▶ WRITTEN PROBLEM
Reproduce the full listing that appears beneath this instruction exactly.

▶ DATASET SECTION
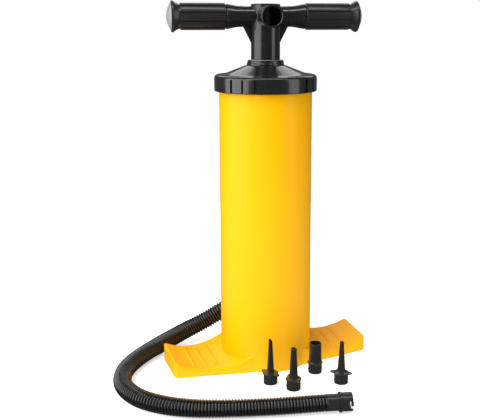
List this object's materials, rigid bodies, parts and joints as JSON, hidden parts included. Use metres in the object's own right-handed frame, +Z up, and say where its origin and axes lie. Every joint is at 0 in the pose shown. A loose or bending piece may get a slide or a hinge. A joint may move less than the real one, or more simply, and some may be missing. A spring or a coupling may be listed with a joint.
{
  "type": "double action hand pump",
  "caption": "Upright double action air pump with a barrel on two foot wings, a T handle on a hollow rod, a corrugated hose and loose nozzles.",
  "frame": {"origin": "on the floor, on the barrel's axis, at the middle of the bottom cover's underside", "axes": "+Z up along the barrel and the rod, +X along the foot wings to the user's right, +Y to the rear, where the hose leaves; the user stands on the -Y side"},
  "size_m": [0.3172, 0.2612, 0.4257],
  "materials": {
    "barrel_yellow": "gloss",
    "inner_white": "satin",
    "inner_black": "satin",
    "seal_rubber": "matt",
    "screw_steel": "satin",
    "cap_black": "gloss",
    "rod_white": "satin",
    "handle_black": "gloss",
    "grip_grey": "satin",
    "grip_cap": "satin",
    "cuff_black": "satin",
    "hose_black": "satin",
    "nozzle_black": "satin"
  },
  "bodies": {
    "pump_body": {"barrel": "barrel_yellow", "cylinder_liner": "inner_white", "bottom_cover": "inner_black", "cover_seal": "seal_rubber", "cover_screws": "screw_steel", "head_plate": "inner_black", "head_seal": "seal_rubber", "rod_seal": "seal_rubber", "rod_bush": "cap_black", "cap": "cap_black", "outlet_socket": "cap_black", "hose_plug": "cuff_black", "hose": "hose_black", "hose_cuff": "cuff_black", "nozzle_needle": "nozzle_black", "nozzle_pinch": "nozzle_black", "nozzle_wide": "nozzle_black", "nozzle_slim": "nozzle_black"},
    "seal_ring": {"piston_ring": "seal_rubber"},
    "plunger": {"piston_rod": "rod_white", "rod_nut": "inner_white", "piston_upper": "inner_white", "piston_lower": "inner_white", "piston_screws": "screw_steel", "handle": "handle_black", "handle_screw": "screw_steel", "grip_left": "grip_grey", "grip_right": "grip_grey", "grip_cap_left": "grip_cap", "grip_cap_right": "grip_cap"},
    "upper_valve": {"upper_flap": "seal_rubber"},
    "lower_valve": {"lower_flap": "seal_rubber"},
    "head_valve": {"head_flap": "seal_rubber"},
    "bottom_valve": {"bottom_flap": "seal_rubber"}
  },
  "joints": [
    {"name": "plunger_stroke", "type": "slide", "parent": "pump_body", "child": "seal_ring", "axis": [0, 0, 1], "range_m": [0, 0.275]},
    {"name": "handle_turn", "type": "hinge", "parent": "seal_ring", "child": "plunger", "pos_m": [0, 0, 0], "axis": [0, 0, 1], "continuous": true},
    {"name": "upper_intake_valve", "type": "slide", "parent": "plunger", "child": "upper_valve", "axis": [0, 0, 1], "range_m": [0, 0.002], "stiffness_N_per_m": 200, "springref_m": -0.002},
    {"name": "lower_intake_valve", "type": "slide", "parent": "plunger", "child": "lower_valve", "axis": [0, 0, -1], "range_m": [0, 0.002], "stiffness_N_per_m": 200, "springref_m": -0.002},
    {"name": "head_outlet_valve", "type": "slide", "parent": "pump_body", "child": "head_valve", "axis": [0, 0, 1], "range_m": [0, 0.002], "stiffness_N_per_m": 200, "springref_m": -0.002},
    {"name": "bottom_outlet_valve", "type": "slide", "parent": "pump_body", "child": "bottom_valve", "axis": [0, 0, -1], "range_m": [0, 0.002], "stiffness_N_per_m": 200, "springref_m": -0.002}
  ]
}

▶ EXERCISE OUTPUT
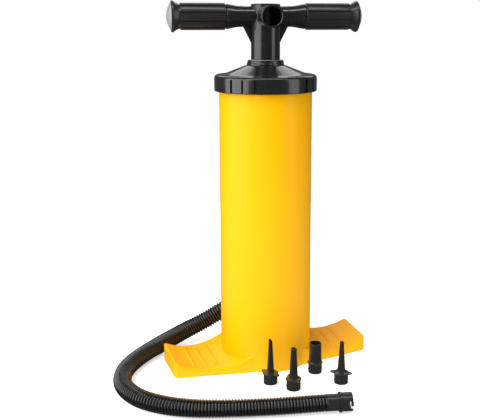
List this object's materials, rigid bodies, parts and joints as JSON, hidden parts included. Use metres in the object's own right-handed frame, +Z up, and say where its origin and axes lie. Every joint is at 0 in the pose shown. A loose or bending piece may get a slide or a hinge. A joint may move less than the real one, or more simply, and some may be missing. A spring or a coupling may be listed with a joint.
{
  "type": "double action hand pump",
  "caption": "Upright double action air pump with a barrel on two foot wings, a T handle on a hollow rod, a corrugated hose and loose nozzles.",
  "frame": {"origin": "on the floor, on the barrel's axis, at the middle of the bottom cover's underside", "axes": "+Z up along the barrel and the rod, +X along the foot wings to the user's right, +Y to the rear, where the hose leaves; the user stands on the -Y side"},
  "size_m": [0.3172, 0.2612, 0.4257],
  "materials": {
    "barrel_yellow": "gloss",
    "inner_white": "satin",
    "inner_black": "satin",
    "seal_rubber": "matt",
    "screw_steel": "satin",
    "cap_black": "gloss",
    "rod_white": "satin",
    "handle_black": "gloss",
    "grip_grey": "satin",
    "grip_cap": "satin",
    "cuff_black": "satin",
    "hose_black": "satin",
    "nozzle_black": "satin"
  },
  "bodies": {
    "pump_body": {"barrel": "barrel_yellow", "cylinder_liner": "inner_white", "bottom_cover": "inner_black", "cover_seal": "seal_rubber", "cover_screws": "screw_steel", "head_plate": "inner_black", "head_seal": "seal_rubber", "rod_seal": "seal_rubber", "rod_bush": "cap_black", "cap": "cap_black", "outlet_socket": "cap_black", "hose_plug": "cuff_black", "hose": "hose_black", "hose_cuff": "cuff_black", "nozzle_needle": "nozzle_black", "nozzle_pinch": "nozzle_black", "nozzle_wide": "nozzle_black", "nozzle_slim": "nozzle_black"},
    "seal_ring": {"piston_ring": "seal_rubber"},
    "plunger": {"piston_rod": "rod_white", "rod_nut": "inner_white", "piston_upper": "inner_white", "piston_lower": "inner_white", "piston_screws": "screw_steel", "handle": "handle_black", "handle_screw": "screw_steel", "grip_left": "grip_grey", "grip_right": "grip_grey", "grip_cap_left": "grip_cap", "grip_cap_right": "grip_cap"},
    "upper_valve": {"upper_flap": "seal_rubber"},
    "lower_valve": {"lower_flap": "seal_rubber"},
    "head_valve": {"head_flap": "seal_rubber"},
    "bottom_valve": {"bottom_flap": "seal_rubber"}
  },
  "joints": [
    {"name": "plunger_stroke", "type": "slide", "parent": "pump_body", "child": "seal_ring", "axis": [0, 0, 1], "range_m": [0, 0.275]},
    {"name": "handle_turn", "type": "hinge", "parent": "seal_ring", "child": "plunger", "pos_m": [0, 0, 0], "axis": [0, 0, 1], "continuous": true},
    {"name": "upper_intake_valve", "type": "slide", "parent": "plunger", "child": "upper_valve", "axis": [0, 0, 1], "range_m": [0, 0.002], "stiffness_N_per_m": 200, "springref_m": -0.002},
    {"name": "lower_intake_valve", "type": "slide", "parent": "plunger", "child": "lower_valve", "axis": [0, 0, -1], "range_m": [0, 0.002], "stiffness_N_per_m": 200, "springref_m": -0.002},
    {"name": "head_outlet_valve", "type": "slide", "parent": "pump_body", "child": "head_valve", "axis": [0, 0, 1], "range_m": [0, 0.002], "stiffness_N_per_m": 200, "springref_m": -0.002},
    {"name": "bottom_outlet_valve", "type": "slide", "parent": "pump_body", "child": "bottom_valve", "axis": [0, 0, -1], "range_m": [0, 0.002], "stiffness_N_per_m": 200, "springref_m": -0.002}
  ]
}